To enter your new world, click on the world name in MY WORLDS. This will display the world page, which includes a large ENTER WORLD button. Clicking this will launch your browser and automatically log you in to your world (duly noting the plug-in installation described above).

My Kitely world page for my (first?) Kitely world…

Entering Your World

Once logged-in via the Viewer of your choice, you’ll have a default male / female avatar in a default outfit there seem to be a number of avatar option for each gender; a friend who logged-in to also take a look at Kitely arrived with a very different default outfit to the one my avatar was wearing.

If you haven’t used an OAR file to define your world, you’ll have a familiar flat, grass / sand 65K+ square metres to play with and – wait for it – 100,000 prims.
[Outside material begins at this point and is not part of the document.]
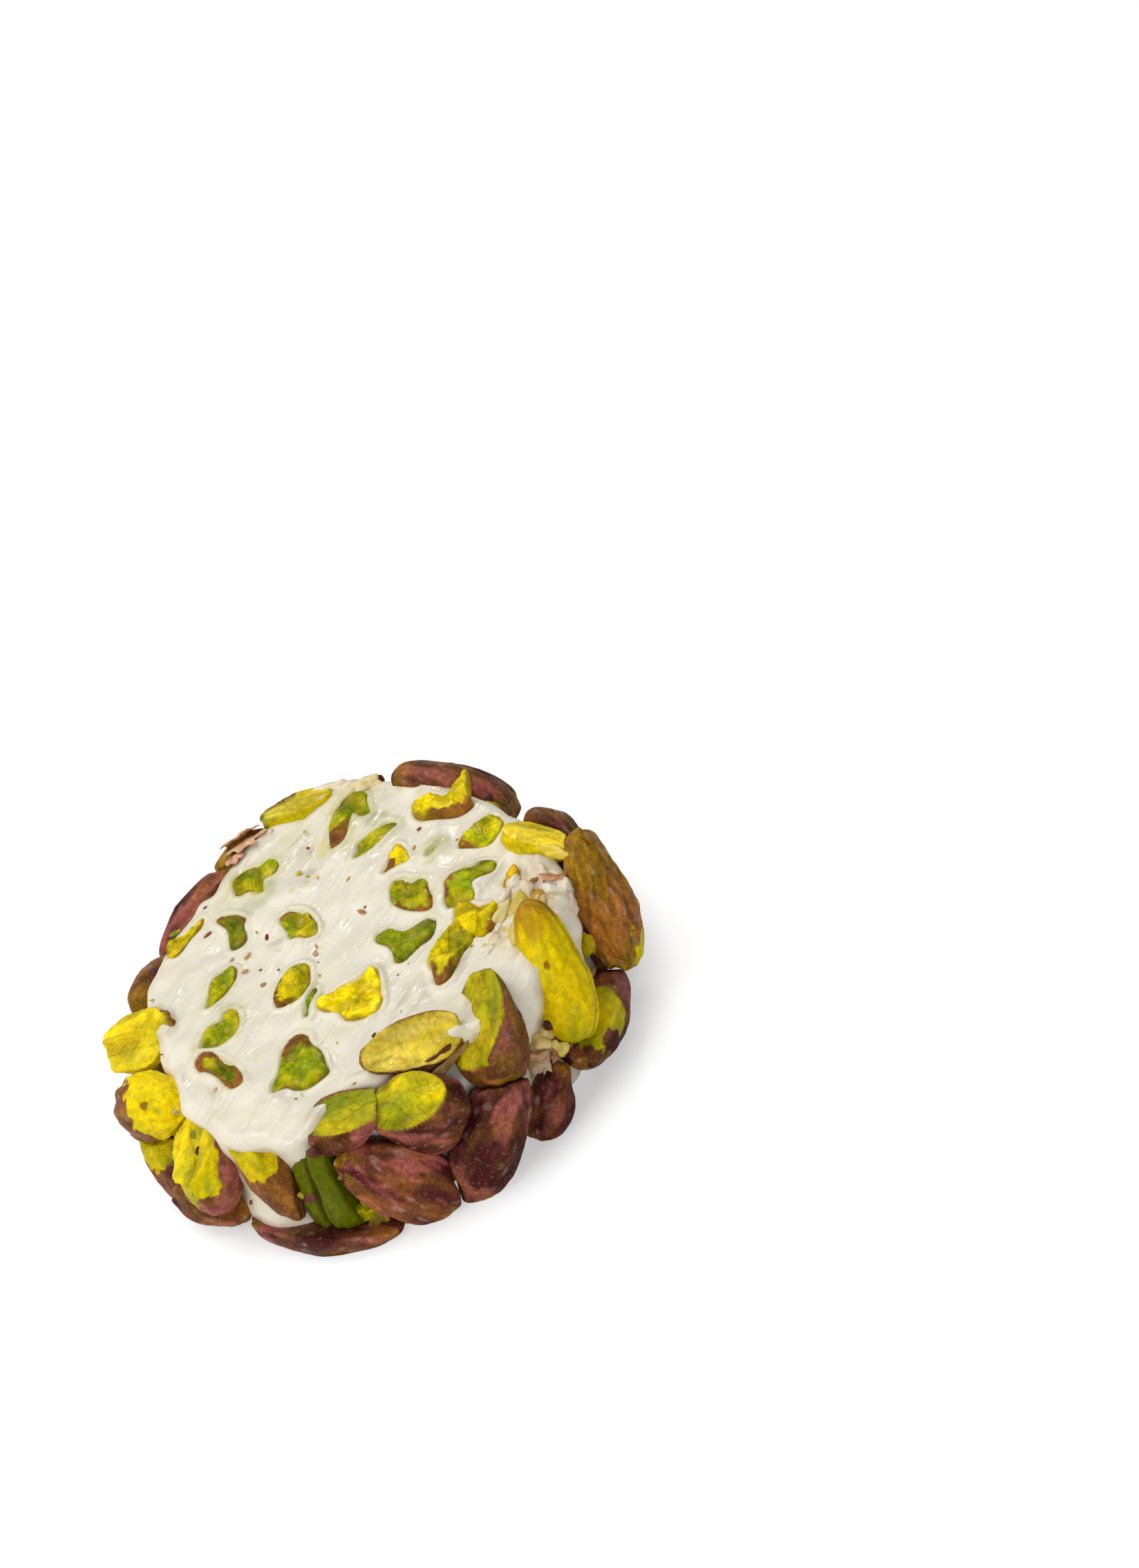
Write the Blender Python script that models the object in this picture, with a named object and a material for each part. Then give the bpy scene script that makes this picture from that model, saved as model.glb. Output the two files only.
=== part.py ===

You also have full region / estate tools access, allowing you to import terrain files, adjust terrain levels and appearance, etc.

Mesh import on Kitely

Building and terraforming in Kitely is the same as for SL  / OpenSim, and sculpts / mesh are supported. I tested both of the latter using my own sculpt maps generated for Fallingwater and by temporarily uploading a familiar mesh demo model from SL for the latter (right).

XML imports are supported through a suitable Viewer such as Imprudence, allowing you to import content you have created elsewhere and have been able to save locally. There are currently no upload costs to Kitely (including no charges for mesh), making the upload / import of content and your own sculpt maps, textures, etc., easy on the pocket.